One Washington state blood donation center may have finally hit upon the ultimate way of drumming up blood donations: free beer. The Cascade Regional Blood Services of Tacoma, Wash., recently began giving all blood donors who are at least 21 years old coupons for one free pint of beer at participating pubs and restaurants. Of course, there's one catch: Donors must wait until the day after giving a pint of blood before cashing in their coupon for a pint of beer.

Cold feet

Thanks to an eagle-eyed railroad track inspector, one Alabama dog has a second chance at a life. Early on Jan. 9, Gary McLean, a track inspector for CSX Railroad outside of Birmingham, spotted a tiny puppy on the railroad tracks about an hour before a train was scheduled to pass. Upon further inspection, McLean discovered the stray puppy frozen to the tracks. As well as McLean can figure, the 5-inch-tall stray had gotten his paws wet in a nearby ditch. Then, when trying to jump the 7-inch-tall tracks, the puppy's paws froze to the metal rails. The dog "was big time shivering," McLean told The Birmingham News. "I felt so sorry for him." And before the train arrived, McLean managed to free the dog from his icy shackles. The track inspector even helped the dog find a permanent home: with a local woman who has named the puppy Track.

Grammar innovator

Having problems with co-workers, friends, and family members misunderstanding your snarky remarks via email? One Michigan company says it has a solution. A Washington Township, Mich., software firm says it's invented a punctuation mark to indicate sarcasm. "Statements have the period. Questions have the question mark. Exclamations have the exclamation mark. When you see the newest punctuation mark for sarcasm, you'll know the writer of that sentence doesn't literally mean what they're writing; they're being sarcastic," SarcMark officials said in a release.
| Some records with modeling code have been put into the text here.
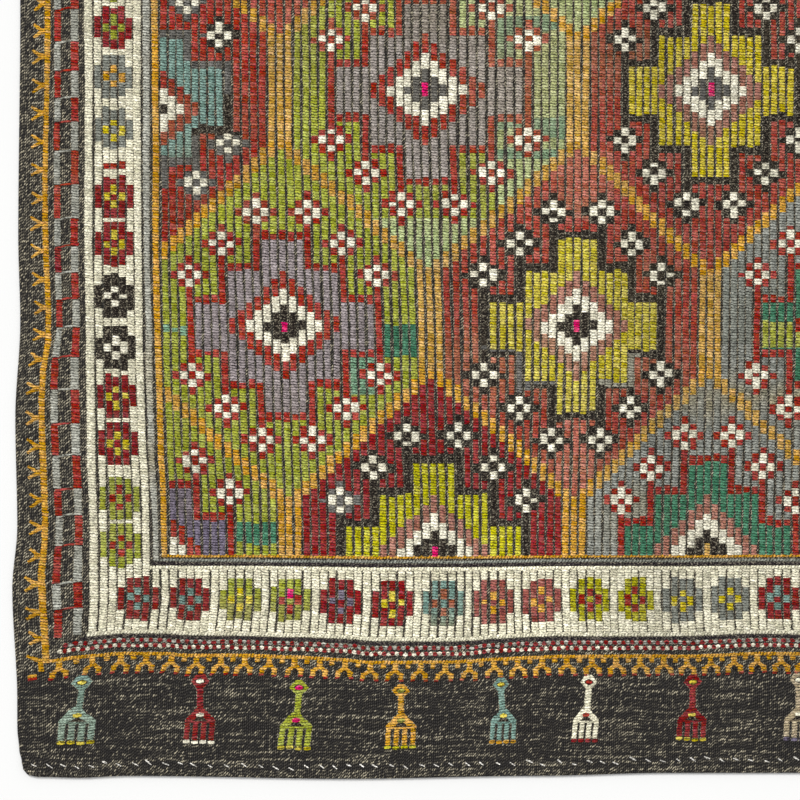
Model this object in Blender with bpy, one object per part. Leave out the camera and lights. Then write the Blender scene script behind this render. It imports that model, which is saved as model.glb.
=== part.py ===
"""Jajim rug: one flat-woven woollen panel, lying flat with its underside at z = 0.

The panel is one piece of cloth. Its ribs of wrapped yarn stand proud of the
ground cloth over the field and its borders, the two end panels and the two
selvedges are bare ground cloth, and each end is turned under once as a hem.
Units are metres, +Z is up, the length runs along +Y, and the origin is the
middle of the underside.

Run with: blender --background --python part.py
"""

import bmesh
import bpy
import numpy as np

# The weave, which sets the rug's size.
RIB_PITCH = 0.0085  # one rib of wrapped yarn and the gap beside it
BLOCK_HEIGHT = 0.00785  # four turns of yarn, one step of the pattern
FIELD_RIBS = 165  # across, between the side borders
FIELD_BLOCKS = 300  # along, between the end borders
SIDE_BORDER = 0.150  # selvedge to the middle of the field's first rib
END_BORDER = 0.223  # hem's fold to the field's first block
WIDTH = 2 * SIDE_BORDER + (FIELD_RIBS - 1) * RIB_PITCH
LENGTH = 2 * END_BORDER + FIELD_BLOCKS * BLOCK_HEIGHT

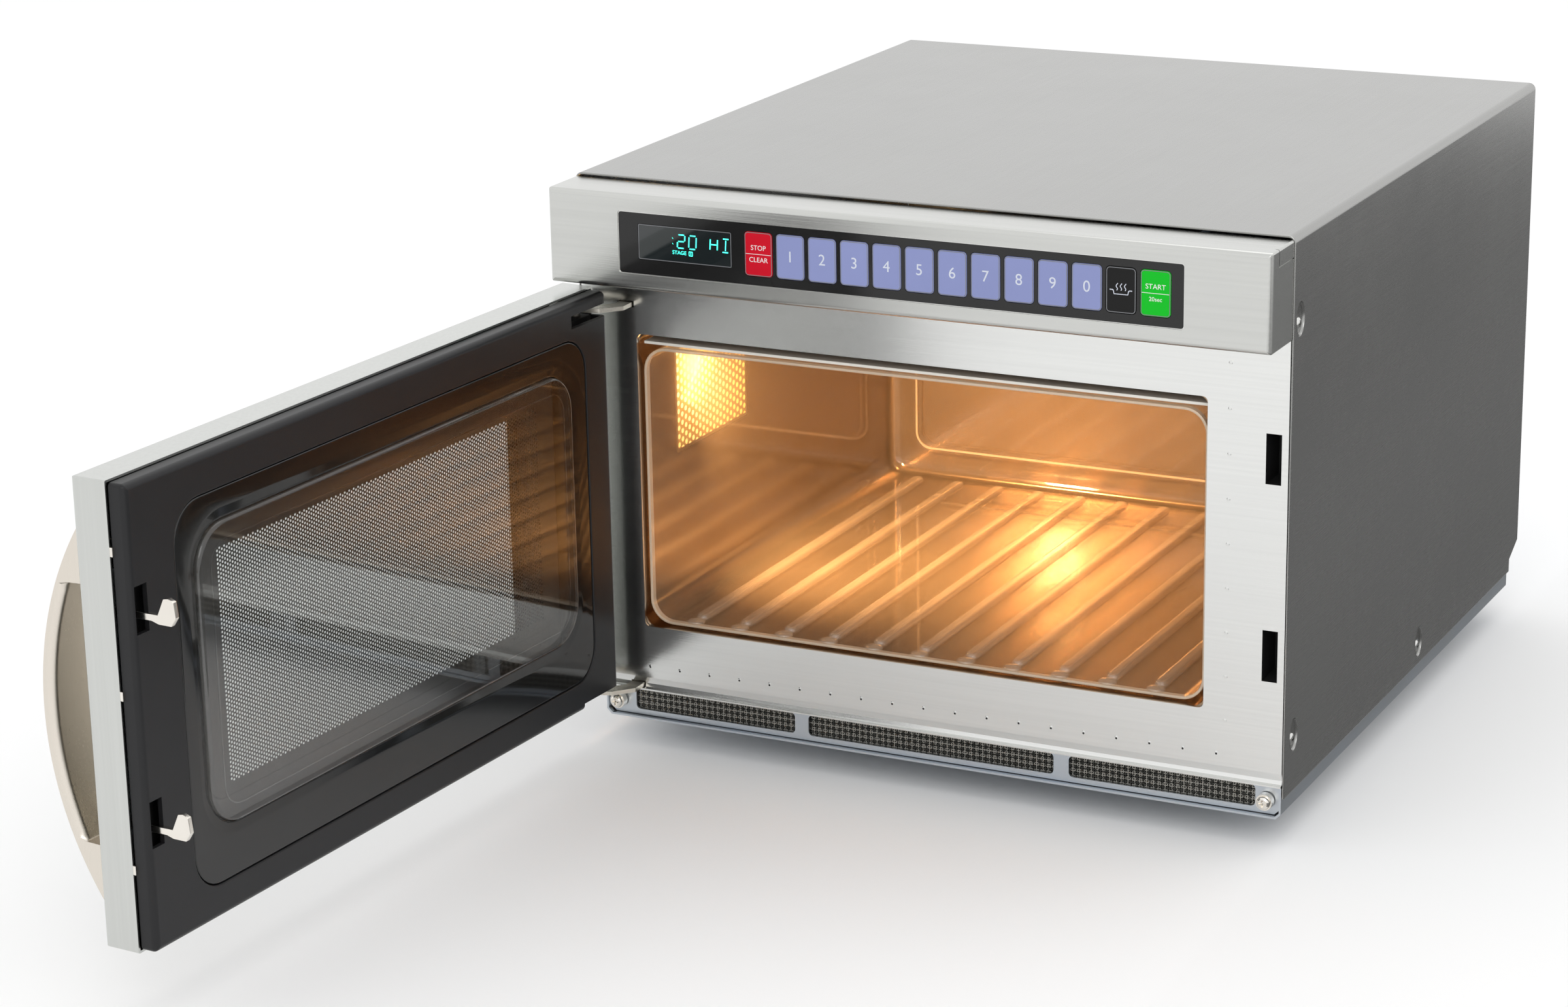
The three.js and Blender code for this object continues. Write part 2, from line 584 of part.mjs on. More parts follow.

The mark looks like an unclosed loop with a dot in the middle.

Bat crazy

When Danny Zane Tatum gets to court, he might want to consider another line of defense. Deputies with the Bay County Sheriff's Office arrested Tatum on Jan. 16 when they caught him casing an empty house while carrying a bag of burglary tools. Authorities charged Tatum with burglary. When deputies questioned the 35-year-old about his suspicious tools, Tatum said he was operating as the area's "Batman"-the shadowy vigilante of film and comic book fame. Tatum's love interest told authorities that when they had earlier broken into a motel room Tatum had said that the room was his "Bat Cave."

Not looking good

Perhaps responding to the critique that history is too often the study of dead white men, Texas' State Board of Education, in revising the state's history curriculum, has touched off an ideological firestorm across the Lone Star State. But while interest groups lobby for expanded study of African-American and Latin-American issues, it's been the inclusion of a dead white woman that has really grabbed the headlines. In the early version of the curriculum standards, native Texan Mary Kay Ash, founder of Mary Kay Cosmetics, was mentioned twice. Christopher Columbus was mentioned only once.